Part of that is due to the fact that the 51-60 selections are reserved for the best teams, and the Warriors are only recently one of those. Yet even so, the Warriors haven’t picked in that range since rising to the top of the league’s elite; their last selection in the final 10 slots was in 2012, as the team has been trading away those picks in recent years.

But fear not: The Warriors have not been trading away things of high value. Last year they traded the 58th pick, which ended up being Miye Oni. In 2018 it was Thomas Welsh. 2017? Alpha Kaba. 2016? Tyrone Wallace. 2015? Luka Mitrovic.

So they’re not really missing out on a bunch.

Now, without further ado, a complete ranking of the the Warriors 51-60 draft picks from 1989 through 2019. All four of them.

4. Michael McDonald

55th overall, 1995 NBA Draft

Warriors stats

Career stats (1 year, 1 game)
4.0 minutes, 0.0 points, 1.0 rebounds, and 0.0 assists per game

Notable players selected after him
Chris Carr, I guess

Oh, Michael McDonald. The rare NBA player who appeared in only one game in his career, and in that game logged a pair of turnovers in just four minutes, without scoring.

McDonald is part of an important and sad NBA storyline, however. In 1995, B.J. Armstrong — then with the Chicago Bulls — was selected by the Toronto Raptors in the expansion draft. Armstrong refused to play for the Raptors, and was traded to the Warriors, for a package that included McDonald.

And that’s how B.J. Armstrong ended up playing for the Golden State Warriors instead of the Chicago Bulls during Chicago’s second three-peat.

3. Tim Young

56th overall, 1999 NBA Draft

Warriors and career stats (1 year, 25 games)
5.5 minutes, 2.2 points, 1.4 rebounds, and 0.2 assists per game

Notable players selected after him
Manu Ginobili

Like I previously mentioned, I’m judging these picks based on how good the player was, not on how good the selection was. That certainly benefits Young, who was definitely a better player than McDonald, but who was drafted with the 56th pick in a 58-person draft, and still managed to be drafted ahead of a Hall of Famer.

2. Ognjen Kuzmić

52nd overall, 2012 NBA Draft

Warriors and career stats (2 years, 37 games)
4.4 minutes, 0.9 points, 1.0 rebounds, and 0.2 assists per game

Notable players selected after him
Robert Sacre

Kuzmić will forever be in our hearts, because he was a member of the 2015 Warriors championship team, even if he didn’t play in the playoffs. So he’ll always have that!
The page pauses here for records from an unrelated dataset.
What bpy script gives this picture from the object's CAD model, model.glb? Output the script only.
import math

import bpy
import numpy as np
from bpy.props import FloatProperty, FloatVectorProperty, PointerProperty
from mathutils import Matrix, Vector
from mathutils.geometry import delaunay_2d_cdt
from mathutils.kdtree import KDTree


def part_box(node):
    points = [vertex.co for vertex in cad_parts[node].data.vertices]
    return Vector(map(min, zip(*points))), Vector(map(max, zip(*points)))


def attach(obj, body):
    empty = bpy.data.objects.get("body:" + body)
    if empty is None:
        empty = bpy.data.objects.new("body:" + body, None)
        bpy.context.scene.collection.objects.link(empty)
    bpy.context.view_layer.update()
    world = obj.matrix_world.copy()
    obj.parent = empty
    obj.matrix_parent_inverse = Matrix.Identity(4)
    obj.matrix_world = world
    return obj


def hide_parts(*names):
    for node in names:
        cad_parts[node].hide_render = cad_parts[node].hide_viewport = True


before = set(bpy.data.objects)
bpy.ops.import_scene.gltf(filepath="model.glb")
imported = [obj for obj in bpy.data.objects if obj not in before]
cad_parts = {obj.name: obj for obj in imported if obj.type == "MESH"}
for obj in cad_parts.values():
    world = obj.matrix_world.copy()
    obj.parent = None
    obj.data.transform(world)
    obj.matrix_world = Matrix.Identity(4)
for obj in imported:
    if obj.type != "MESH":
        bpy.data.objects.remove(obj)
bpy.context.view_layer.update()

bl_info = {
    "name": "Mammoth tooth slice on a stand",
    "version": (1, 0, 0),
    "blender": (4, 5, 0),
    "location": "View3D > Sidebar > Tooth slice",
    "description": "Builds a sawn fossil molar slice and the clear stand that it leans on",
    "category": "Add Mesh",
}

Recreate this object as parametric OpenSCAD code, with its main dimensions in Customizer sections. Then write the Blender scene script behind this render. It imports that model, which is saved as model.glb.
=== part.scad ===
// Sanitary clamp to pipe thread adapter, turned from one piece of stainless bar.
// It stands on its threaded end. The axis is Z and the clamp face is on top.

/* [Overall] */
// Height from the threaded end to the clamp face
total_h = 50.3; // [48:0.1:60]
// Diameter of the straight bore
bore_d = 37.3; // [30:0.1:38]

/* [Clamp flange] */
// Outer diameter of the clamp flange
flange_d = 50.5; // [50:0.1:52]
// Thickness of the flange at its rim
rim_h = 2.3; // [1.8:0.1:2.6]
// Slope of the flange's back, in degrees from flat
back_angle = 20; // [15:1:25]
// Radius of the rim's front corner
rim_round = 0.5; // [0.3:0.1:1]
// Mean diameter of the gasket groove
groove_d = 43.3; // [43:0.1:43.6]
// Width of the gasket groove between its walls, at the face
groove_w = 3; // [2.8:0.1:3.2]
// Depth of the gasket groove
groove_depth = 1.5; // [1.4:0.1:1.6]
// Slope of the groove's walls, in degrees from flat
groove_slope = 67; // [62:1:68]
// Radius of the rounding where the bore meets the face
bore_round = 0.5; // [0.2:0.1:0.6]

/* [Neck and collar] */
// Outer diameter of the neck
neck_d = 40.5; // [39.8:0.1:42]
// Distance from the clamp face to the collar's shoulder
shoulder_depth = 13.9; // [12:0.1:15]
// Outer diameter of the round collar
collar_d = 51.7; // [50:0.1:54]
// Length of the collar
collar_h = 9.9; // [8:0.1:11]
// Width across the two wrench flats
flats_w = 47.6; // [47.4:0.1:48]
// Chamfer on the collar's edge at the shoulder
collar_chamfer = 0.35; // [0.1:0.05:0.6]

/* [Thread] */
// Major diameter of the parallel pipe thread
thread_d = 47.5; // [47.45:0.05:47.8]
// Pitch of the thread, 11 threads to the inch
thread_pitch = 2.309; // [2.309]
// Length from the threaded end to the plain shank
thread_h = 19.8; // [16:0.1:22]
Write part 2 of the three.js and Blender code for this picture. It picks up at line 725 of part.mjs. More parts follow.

He doesn’t have much else though, at least at the NBA level. He’s still playing regularly in the EuroLeague, though.

1. Chris Porter

55th overall, 2000 NBA Draft

Warriors and career stats (1 year, 51 games)
22.5 minutes, 8.6 points, 3.7 rebounds, and 1.2 assists per game

Notable players selected after him

Porter isn’t just the Warriors best player from this list, but he’s also their best selection. There was no Manu Ginobili waiting behind him; in fact, he was the latest selection in 2000 to actually play an NBA game. Even the undrafted pool from 2000 didn’t produce anyone you’ve heard of, unless you were a hardcore fan of early-2000s basketball.

So why did Porter only play one year in the NBA, despite a decent rookie campaign? It’s actually a little sad. He was arrested for drug and firearm possession in the offseason following his rookie year, and was late in reporting to Warriors camp. They traded him to the Charlotte Hornets, but he missed his flight to Charlotte and was subsequently cut.

He then played professionally in Italy, Portugal, China, New Zealand, and the Philippines, as well as stateside in the Continental Basketball Association, American Basketball Association, United States Basketball League, and D League.

But he never returned to the NBA, and last played in 2016 for the Hawke’s Bay Hawks in New Zealand’s NBL.